A simple example of this would be to text each one of your friends individually to find out if they would be okay seeing The Foo Movie. Each would return a response saying yes or no. If everyone says yes then you text back each one of your friends and tell them to meet you at the movies at 8 and we’ll be seeing The Foo Movie.

Obviously this is time consuming and everyone is waiting for the actual response. What happens when one friend doesn’t want to see The Foo Movie because it stars Dennis Quaid, and he doesn’t like Dennis Quaid (I mean who does) and he’d much rather see The Bar Movie starring his talented brother Randy. Then the process starts all over again or you decide that no one is going to see a movie.

Or what if you, the coordinator, loses the phone in the middle of this process? People may not get the confirmation message and delay all their plans for the evening because they haven’t heard from you.
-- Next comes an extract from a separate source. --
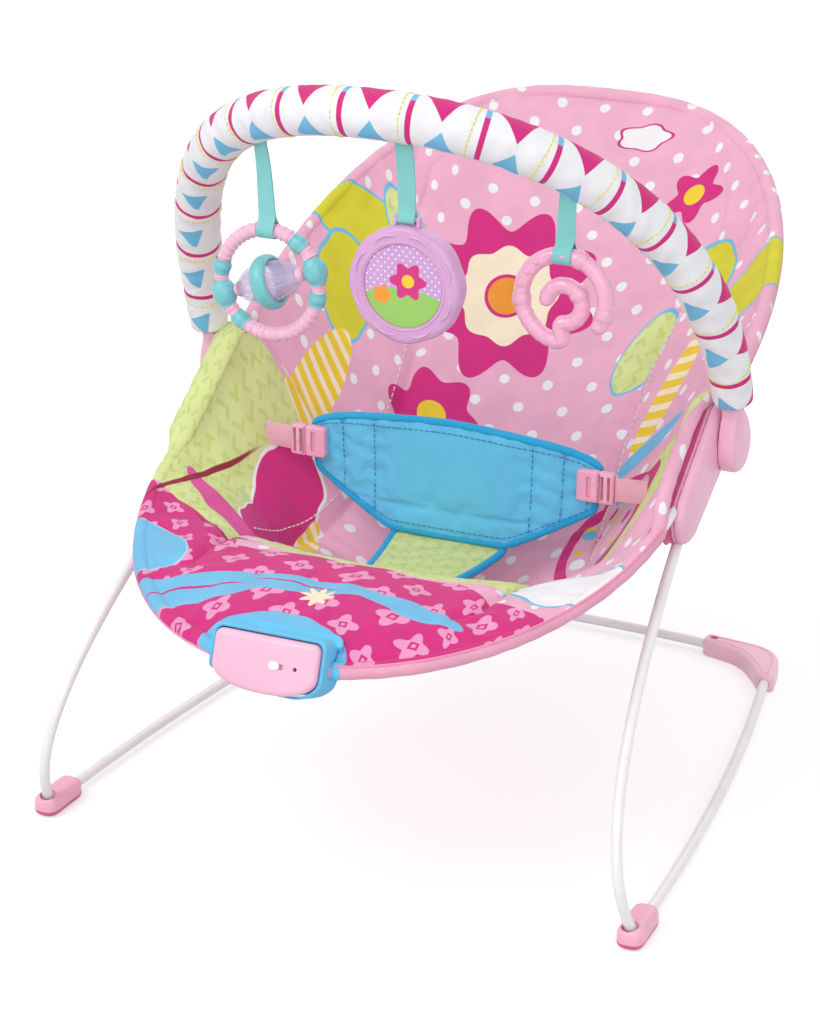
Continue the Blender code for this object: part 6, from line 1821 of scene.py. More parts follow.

From a technology standpoint this process obviously doesn’t scale. In the worst case scenario you are making O(N^2) messages and have a single point of failure in the coordinator. The time it actually takes to complete the message is based on the slowest service in the chain which could delay the whole system.


So let's take a different perspective on how to handle the overall state by revisiting an Event Driven Approach. When an event is sent a service can either act or not act on it. If you are a coordinating system you may want to post an event back to let the calling service know you got the message and have acted on it. This action can either be a success or a failure and the calling service can determine what it wants to do next.

A Saga can work in a similar way. The definition of a saga is a series of requests (T) paired with compensating requests (C). A request should always have a compensating request that essentially undoes the previous request. So if I make a call to a service and it begins a saga that has chain of requests T1, T2, T3….TN it will have a compensating request series of C1, C2, C3 … CN such that if one request fails we can unroll the other actions by executing the corresponding compensating request.

A naive approach would be to imagine Service A calling Service B that calls Service C and C throws a 500 to which B rolls back whatever it did and A does the same.

However if you look from an Event Driven approach all of these calls can be made asynchronously through an event. If an event were to fail the saga originator can request rollbacks on all of the other systems or act however it wants. In the same way the consuming applications can decide to act or not act on the rollback or handle each state in a different way.

For example, if a service announces a new account creation and an email service notices the event and sends a welcome email only to find out that it needs to rollback because the payment wasn’t processed it can’t take back the email. Instead it can act differently maybe sending a follow up email about the failed payment and therefore the account isn’t active.

This is obviously more complicated because you are creating extra methods to reverse work that has already been done which in some cases actually can’t be undone (sending an email). You also have the situation of creating a bad state by having the original caller going down in the middle of all of these requests meaning that a rollback was never called. Or if one of the calling systems fails it may not receive the failure message. However this can be resolved by ensuring a message is delivered no matter what (unlimited retries).

The trade off is the same as all other microservice design patterns in which you have complex designs to reduce coupling. In the end you can have faster final state that are independent of other systems.

Bringing it All Together

The biggest obstacle to overcome in a cloud based system is the inevitability of failure. Systems need to be built in ways that expect to fail and in the same way we need to make sure that we can make sure our data is in a state that we want. In order for this to be successful we need the data to be “self-healing” and in doing so allow the systems to work independently. This is obviously more complex and requires planning, thought, and proper documentation.

Implementing this saga process can be done in many different ways. It could be done through a series of REST calls where the calling function understands if a rollback is needed based on responses from the systems. This would be different than the two phase commit example in that no downstream system is in a pending state but just knows how to rollback if need be.

Alternatively if you are using a serverless approach you may develop a “state-machine” where on a failure another serverless function is called that triggers a rollback of the systems. In the above saga definitions of T requests and C compensating requests as serverless functions and if Tn fails it will call C(n-1) to begin the undoing process.

If you want to move to an event driven approach you can do as we described above and publish events that notify all systems of a failure and can begin to undo whatever work needs to be undone. The complication here is making sure that the system knows it should rollback from failure and not just call out another event that other systems may want to react to (e.g. delete because of failure versus a regular delete).

Again, this all seems like a layer of added complexity in an already complex system. However, cloud based systems need to have a level of complexity so they can function independently. By functioning independently we get resilient systems. Removing a single point of failure is key to a successful cloud based system.